Print every line of the listing exactly, please.

── DATA EXCERPT

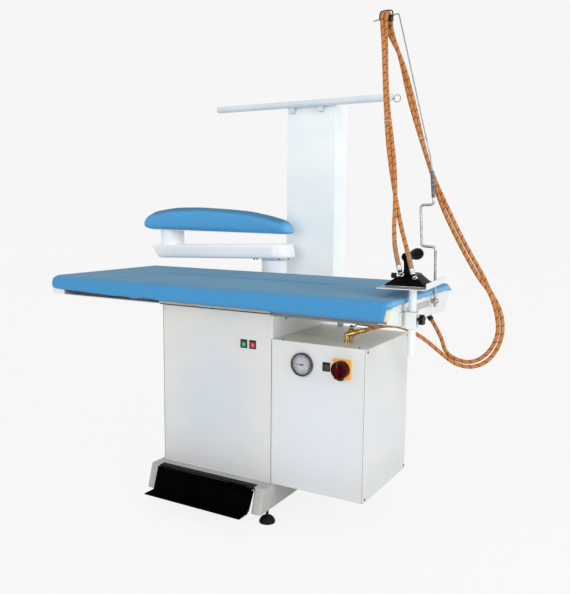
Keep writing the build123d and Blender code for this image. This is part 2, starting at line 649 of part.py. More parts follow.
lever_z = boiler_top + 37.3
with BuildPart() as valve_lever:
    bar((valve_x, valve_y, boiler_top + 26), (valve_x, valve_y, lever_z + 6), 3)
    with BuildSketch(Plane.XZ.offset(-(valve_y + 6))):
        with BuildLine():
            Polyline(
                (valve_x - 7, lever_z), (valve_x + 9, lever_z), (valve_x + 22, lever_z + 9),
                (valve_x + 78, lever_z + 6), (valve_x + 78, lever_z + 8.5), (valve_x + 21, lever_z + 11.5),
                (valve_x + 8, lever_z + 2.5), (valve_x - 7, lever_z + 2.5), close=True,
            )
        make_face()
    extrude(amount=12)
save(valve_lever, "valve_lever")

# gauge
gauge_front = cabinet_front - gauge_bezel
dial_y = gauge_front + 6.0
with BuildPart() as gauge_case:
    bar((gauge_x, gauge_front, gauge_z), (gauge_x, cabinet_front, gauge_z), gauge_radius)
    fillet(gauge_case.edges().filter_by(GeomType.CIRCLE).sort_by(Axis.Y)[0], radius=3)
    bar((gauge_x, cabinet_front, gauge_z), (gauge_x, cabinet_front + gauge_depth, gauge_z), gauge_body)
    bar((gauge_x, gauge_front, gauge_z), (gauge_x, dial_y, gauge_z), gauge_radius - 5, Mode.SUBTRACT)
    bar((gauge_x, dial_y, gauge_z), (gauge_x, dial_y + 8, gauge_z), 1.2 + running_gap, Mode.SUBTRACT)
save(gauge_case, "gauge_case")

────

• **TASK ANSWER**:
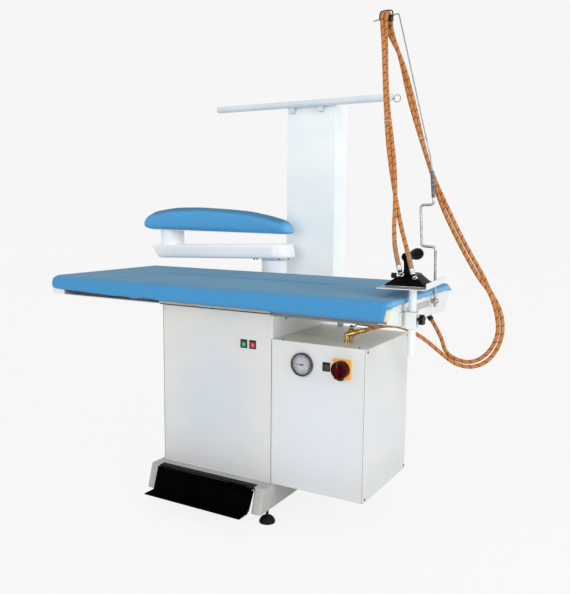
Keep writing the build123d and Blender code for this image. This is part 2, starting at line 649 of part.py. More parts follow.
lever_z = boiler_top + 37.3
with BuildPart() as valve_lever:
    bar((valve_x, valve_y, boiler_top + 26), (valve_x, valve_y, lever_z + 6), 3)
    with BuildSketch(Plane.XZ.offset(-(valve_y + 6))):
        with BuildLine():
            Polyline(
                (valve_x - 7, lever_z), (valve_x + 9, lever_z), (valve_x + 22, lever_z + 9),
                (valve_x + 78, lever_z + 6), (valve_x + 78, lever_z + 8.5), (valve_x + 21, lever_z + 11.5),
                (valve_x + 8, lever_z + 2.5), (valve_x - 7, lever_z + 2.5), close=True,
            )
        make_face()
    extrude(amount=12)
save(valve_lever, "valve_lever")

# gauge
gauge_front = cabinet_front - gauge_bezel
dial_y = gauge_front + 6.0
with BuildPart() as gauge_case:
    bar((gauge_x, gauge_front, gauge_z), (gauge_x, cabinet_front, gauge_z), gauge_radius)
    fillet(gauge_case.edges().filter_by(GeomType.CIRCLE).sort_by(Axis.Y)[0], radius=3)
    bar((gauge_x, cabinet_front, gauge_z), (gauge_x, cabinet_front + gauge_depth, gauge_z), gauge_body)
    bar((gauge_x, gauge_front, gauge_z), (gauge_x, dial_y, gauge_z), gauge_radius - 5, Mode.SUBTRACT)
    bar((gauge_x, dial_y, gauge_z), (gauge_x, dial_y + 8, gauge_z), 1.2 + running_gap, Mode.SUBTRACT)
save(gauge_case, "gauge_case")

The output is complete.